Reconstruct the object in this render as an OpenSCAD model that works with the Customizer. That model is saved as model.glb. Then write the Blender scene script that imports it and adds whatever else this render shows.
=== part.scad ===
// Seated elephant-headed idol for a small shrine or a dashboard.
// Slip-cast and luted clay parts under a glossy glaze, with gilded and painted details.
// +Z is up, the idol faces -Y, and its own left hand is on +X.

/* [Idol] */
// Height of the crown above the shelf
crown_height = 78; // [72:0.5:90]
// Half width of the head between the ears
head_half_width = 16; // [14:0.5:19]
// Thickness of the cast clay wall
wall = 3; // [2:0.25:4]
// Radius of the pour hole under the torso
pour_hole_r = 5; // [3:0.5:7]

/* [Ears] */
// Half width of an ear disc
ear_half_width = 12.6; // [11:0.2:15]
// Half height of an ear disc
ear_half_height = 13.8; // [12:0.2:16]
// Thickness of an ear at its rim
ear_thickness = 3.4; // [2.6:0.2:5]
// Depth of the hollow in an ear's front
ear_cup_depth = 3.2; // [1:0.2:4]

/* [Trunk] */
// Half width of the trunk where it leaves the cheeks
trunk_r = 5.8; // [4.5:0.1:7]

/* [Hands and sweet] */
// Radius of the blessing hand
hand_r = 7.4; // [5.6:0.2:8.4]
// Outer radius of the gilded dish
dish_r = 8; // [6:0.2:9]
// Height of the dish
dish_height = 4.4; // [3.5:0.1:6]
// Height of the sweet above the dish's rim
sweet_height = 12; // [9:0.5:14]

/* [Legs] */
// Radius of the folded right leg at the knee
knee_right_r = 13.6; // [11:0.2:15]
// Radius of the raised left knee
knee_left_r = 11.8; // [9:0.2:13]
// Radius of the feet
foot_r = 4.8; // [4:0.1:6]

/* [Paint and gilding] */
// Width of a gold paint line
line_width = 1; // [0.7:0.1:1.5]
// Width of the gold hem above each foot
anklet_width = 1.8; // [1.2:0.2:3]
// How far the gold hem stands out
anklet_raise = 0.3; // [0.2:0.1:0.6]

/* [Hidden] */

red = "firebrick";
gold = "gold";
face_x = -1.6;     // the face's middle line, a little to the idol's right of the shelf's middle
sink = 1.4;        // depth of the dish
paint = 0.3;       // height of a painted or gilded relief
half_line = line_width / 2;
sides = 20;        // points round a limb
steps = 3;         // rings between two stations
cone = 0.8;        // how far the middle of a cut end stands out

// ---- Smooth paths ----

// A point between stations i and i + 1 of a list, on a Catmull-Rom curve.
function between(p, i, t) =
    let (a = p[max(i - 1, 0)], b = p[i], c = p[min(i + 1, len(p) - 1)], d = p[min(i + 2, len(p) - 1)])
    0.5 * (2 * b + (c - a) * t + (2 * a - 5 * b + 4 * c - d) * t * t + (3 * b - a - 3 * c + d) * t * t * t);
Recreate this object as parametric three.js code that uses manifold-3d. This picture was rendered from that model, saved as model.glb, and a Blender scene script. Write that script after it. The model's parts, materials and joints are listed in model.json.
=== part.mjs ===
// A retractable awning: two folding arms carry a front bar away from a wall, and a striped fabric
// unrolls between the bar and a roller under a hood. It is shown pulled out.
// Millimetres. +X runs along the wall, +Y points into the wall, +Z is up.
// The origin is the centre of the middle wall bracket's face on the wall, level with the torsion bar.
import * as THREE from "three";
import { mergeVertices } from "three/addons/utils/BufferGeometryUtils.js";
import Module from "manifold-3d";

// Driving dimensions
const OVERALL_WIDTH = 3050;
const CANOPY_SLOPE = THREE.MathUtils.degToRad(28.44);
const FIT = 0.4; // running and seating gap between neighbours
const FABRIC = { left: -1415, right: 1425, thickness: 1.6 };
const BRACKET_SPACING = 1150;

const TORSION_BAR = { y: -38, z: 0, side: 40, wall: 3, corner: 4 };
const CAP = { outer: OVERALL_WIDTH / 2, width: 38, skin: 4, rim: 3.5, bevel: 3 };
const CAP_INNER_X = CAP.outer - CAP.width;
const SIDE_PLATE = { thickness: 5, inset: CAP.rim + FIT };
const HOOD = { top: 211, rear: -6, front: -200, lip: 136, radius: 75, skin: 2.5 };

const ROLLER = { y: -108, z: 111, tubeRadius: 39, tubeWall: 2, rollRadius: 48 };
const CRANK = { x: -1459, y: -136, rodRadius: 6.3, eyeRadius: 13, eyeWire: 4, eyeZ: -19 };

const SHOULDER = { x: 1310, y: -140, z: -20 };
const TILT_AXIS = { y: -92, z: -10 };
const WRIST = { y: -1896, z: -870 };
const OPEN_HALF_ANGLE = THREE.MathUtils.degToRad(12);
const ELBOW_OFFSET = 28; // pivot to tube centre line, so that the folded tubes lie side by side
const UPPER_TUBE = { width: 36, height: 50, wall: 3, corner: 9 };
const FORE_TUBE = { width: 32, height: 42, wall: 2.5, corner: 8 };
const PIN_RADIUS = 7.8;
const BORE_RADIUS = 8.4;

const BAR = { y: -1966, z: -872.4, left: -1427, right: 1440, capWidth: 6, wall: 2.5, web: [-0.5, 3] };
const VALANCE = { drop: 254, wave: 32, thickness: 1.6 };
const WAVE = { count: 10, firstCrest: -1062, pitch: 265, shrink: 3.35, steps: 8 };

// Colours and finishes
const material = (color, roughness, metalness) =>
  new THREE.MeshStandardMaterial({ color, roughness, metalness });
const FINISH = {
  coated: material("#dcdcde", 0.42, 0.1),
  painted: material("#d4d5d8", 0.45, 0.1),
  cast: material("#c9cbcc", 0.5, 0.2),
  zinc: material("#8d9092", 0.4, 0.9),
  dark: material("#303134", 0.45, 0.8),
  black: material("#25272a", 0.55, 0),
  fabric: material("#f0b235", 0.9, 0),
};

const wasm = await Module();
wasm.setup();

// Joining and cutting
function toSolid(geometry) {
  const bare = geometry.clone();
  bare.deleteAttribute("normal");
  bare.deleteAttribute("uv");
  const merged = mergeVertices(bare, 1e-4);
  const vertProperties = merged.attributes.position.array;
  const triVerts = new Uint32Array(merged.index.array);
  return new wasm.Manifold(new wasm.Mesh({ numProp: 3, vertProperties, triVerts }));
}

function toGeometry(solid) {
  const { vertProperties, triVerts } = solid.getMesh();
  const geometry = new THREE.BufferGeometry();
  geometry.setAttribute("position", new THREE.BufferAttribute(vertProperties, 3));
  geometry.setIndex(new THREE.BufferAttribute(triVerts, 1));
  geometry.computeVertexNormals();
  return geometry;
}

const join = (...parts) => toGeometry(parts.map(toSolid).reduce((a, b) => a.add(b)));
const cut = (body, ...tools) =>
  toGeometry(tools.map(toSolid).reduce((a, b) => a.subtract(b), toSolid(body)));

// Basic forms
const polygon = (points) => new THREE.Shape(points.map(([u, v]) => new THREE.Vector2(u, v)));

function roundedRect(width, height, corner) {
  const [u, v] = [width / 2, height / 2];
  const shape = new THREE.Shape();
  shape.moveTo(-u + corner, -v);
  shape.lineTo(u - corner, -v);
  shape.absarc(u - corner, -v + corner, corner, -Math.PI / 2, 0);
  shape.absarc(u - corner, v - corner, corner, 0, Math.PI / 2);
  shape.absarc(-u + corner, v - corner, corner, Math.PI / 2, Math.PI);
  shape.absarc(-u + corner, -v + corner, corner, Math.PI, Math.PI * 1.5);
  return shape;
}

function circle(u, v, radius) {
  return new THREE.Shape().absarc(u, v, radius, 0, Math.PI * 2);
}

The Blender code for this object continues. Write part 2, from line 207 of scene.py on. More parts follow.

★ ★ ★ ★ ★

# Aim of the task
Take the listing above and write it out again exactly.

# Result
Reconstruct the object in this render as an OpenSCAD model that works with the Customizer. That model is saved as model.glb. Then write the Blender scene script that imports it and adds whatever else this render shows.
=== part.scad ===
// Seated elephant-headed idol for a small shrine or a dashboard.
// Slip-cast and luted clay parts under a glossy glaze, with gilded and painted details.
// +Z is up, the idol faces -Y, and its own left hand is on +X.

/* [Idol] */
// Height of the crown above the shelf
crown_height = 78; // [72:0.5:90]
// Half width of the head between the ears
head_half_width = 16; // [14:0.5:19]
// Thickness of the cast clay wall
wall = 3; // [2:0.25:4]
// Radius of the pour hole under the torso
pour_hole_r = 5; // [3:0.5:7]

/* [Ears] */
// Half width of an ear disc
ear_half_width = 12.6; // [11:0.2:15]
// Half height of an ear disc
ear_half_height = 13.8; // [12:0.2:16]
// Thickness of an ear at its rim
ear_thickness = 3.4; // [2.6:0.2:5]
// Depth of the hollow in an ear's front
ear_cup_depth = 3.2; // [1:0.2:4]

/* [Trunk] */
// Half width of the trunk where it leaves the cheeks
trunk_r = 5.8; // [4.5:0.1:7]

/* [Hands and sweet] */
// Radius of the blessing hand
hand_r = 7.4; // [5.6:0.2:8.4]
// Outer radius of the gilded dish
dish_r = 8; // [6:0.2:9]
// Height of the dish
dish_height = 4.4; // [3.5:0.1:6]
// Height of the sweet above the dish's rim
sweet_height = 12; // [9:0.5:14]

/* [Legs] */
// Radius of the folded right leg at the knee
knee_right_r = 13.6; // [11:0.2:15]
// Radius of the raised left knee
knee_left_r = 11.8; // [9:0.2:13]
// Radius of the feet
foot_r = 4.8; // [4:0.1:6]

/* [Paint and gilding] */
// Width of a gold paint line
line_width = 1; // [0.7:0.1:1.5]
// Width of the gold hem above each foot
anklet_width = 1.8; // [1.2:0.2:3]
// How far the gold hem stands out
anklet_raise = 0.3; // [0.2:0.1:0.6]

/* [Hidden] */

red = "firebrick";
gold = "gold";
face_x = -1.6;     // the face's middle line, a little to the idol's right of the shelf's middle
sink = 1.4;        // depth of the dish
paint = 0.3;       // height of a painted or gilded relief
half_line = line_width / 2;
sides = 20;        // points round a limb
steps = 3;         // rings between two stations
cone = 0.8;        // how far the middle of a cut end stands out

// ---- Smooth paths ----

// A point between stations i and i + 1 of a list, on a Catmull-Rom curve.
function between(p, i, t) =
    let (a = p[max(i - 1, 0)], b = p[i], c = p[min(i + 1, len(p) - 1)], d = p[min(i + 2, len(p) - 1)])
    0.5 * (2 * b + (c - a) * t + (2 * a - 5 * b + 4 * c - d) * t * t + (3 * b - a - 3 * c + d) * t * t * t);
Recreate this object as parametric three.js code that uses manifold-3d. This picture was rendered from that model, saved as model.glb, and a Blender scene script. Write that script after it. The model's parts, materials and joints are listed in model.json.
=== part.mjs ===
// A retractable awning: two folding arms carry a front bar away from a wall, and a striped fabric
// unrolls between the bar and a roller under a hood. It is shown pulled out.
// Millimetres. +X runs along the wall, +Y points into the wall, +Z is up.
// The origin is the centre of the middle wall bracket's face on the wall, level with the torsion bar.
import * as THREE from "three";
import { mergeVertices } from "three/addons/utils/BufferGeometryUtils.js";
import Module from "manifold-3d";

// Driving dimensions
const OVERALL_WIDTH = 3050;
const CANOPY_SLOPE = THREE.MathUtils.degToRad(28.44);
const FIT = 0.4; // running and seating gap between neighbours
const FABRIC = { left: -1415, right: 1425, thickness: 1.6 };
const BRACKET_SPACING = 1150;

const TORSION_BAR = { y: -38, z: 0, side: 40, wall: 3, corner: 4 };
const CAP = { outer: OVERALL_WIDTH / 2, width: 38, skin: 4, rim: 3.5, bevel: 3 };
const CAP_INNER_X = CAP.outer - CAP.width;
const SIDE_PLATE = { thickness: 5, inset: CAP.rim + FIT };
const HOOD = { top: 211, rear: -6, front: -200, lip: 136, radius: 75, skin: 2.5 };

const ROLLER = { y: -108, z: 111, tubeRadius: 39, tubeWall: 2, rollRadius: 48 };
const CRANK = { x: -1459, y: -136, rodRadius: 6.3, eyeRadius: 13, eyeWire: 4, eyeZ: -19 };

const SHOULDER = { x: 1310, y: -140, z: -20 };
const TILT_AXIS = { y: -92, z: -10 };
const WRIST = { y: -1896, z: -870 };
const OPEN_HALF_ANGLE = THREE.MathUtils.degToRad(12);
const ELBOW_OFFSET = 28; // pivot to tube centre line, so that the folded tubes lie side by side
const UPPER_TUBE = { width: 36, height: 50, wall: 3, corner: 9 };
const FORE_TUBE = { width: 32, height: 42, wall: 2.5, corner: 8 };
const PIN_RADIUS = 7.8;
const BORE_RADIUS = 8.4;

const BAR = { y: -1966, z: -872.4, left: -1427, right: 1440, capWidth: 6, wall: 2.5, web: [-0.5, 3] };
const VALANCE = { drop: 254, wave: 32, thickness: 1.6 };
const WAVE = { count: 10, firstCrest: -1062, pitch: 265, shrink: 3.35, steps: 8 };

// Colours and finishes
const material = (color, roughness, metalness) =>
  new THREE.MeshStandardMaterial({ color, roughness, metalness });
const FINISH = {
  coated: material("#dcdcde", 0.42, 0.1),
  painted: material("#d4d5d8", 0.45, 0.1),
  cast: material("#c9cbcc", 0.5, 0.2),
  zinc: material("#8d9092", 0.4, 0.9),
  dark: material("#303134", 0.45, 0.8),
  black: material("#25272a", 0.55, 0),
  fabric: material("#f0b235", 0.9, 0),
};

const wasm = await Module();
wasm.setup();

// Joining and cutting
function toSolid(geometry) {
  const bare = geometry.clone();
  bare.deleteAttribute("normal");
  bare.deleteAttribute("uv");
  const merged = mergeVertices(bare, 1e-4);
  const vertProperties = merged.attributes.position.array;
  const triVerts = new Uint32Array(merged.index.array);
  return new wasm.Manifold(new wasm.Mesh({ numProp: 3, vertProperties, triVerts }));
}

function toGeometry(solid) {
  const { vertProperties, triVerts } = solid.getMesh();
  const geometry = new THREE.BufferGeometry();
  geometry.setAttribute("position", new THREE.BufferAttribute(vertProperties, 3));
  geometry.setIndex(new THREE.BufferAttribute(triVerts, 1));
  geometry.computeVertexNormals();
  return geometry;
}

const join = (...parts) => toGeometry(parts.map(toSolid).reduce((a, b) => a.add(b)));
const cut = (body, ...tools) =>
  toGeometry(tools.map(toSolid).reduce((a, b) => a.subtract(b), toSolid(body)));

// Basic forms
const polygon = (points) => new THREE.Shape(points.map(([u, v]) => new THREE.Vector2(u, v)));

function roundedRect(width, height, corner) {
  const [u, v] = [width / 2, height / 2];
  const shape = new THREE.Shape();
  shape.moveTo(-u + corner, -v);
  shape.lineTo(u - corner, -v);
  shape.absarc(u - corner, -v + corner, corner, -Math.PI / 2, 0);
  shape.absarc(u - corner, v - corner, corner, 0, Math.PI / 2);
  shape.absarc(-u + corner, v - corner, corner, Math.PI / 2, Math.PI);
  shape.absarc(-u + corner, -v + corner, corner, Math.PI, Math.PI * 1.5);
  return shape;
}

function circle(u, v, radius) {
  return new THREE.Shape().absarc(u, v, radius, 0, Math.PI * 2);
}

The Blender code for this object continues. Write part 2, from line 207 of scene.py on. More parts follow.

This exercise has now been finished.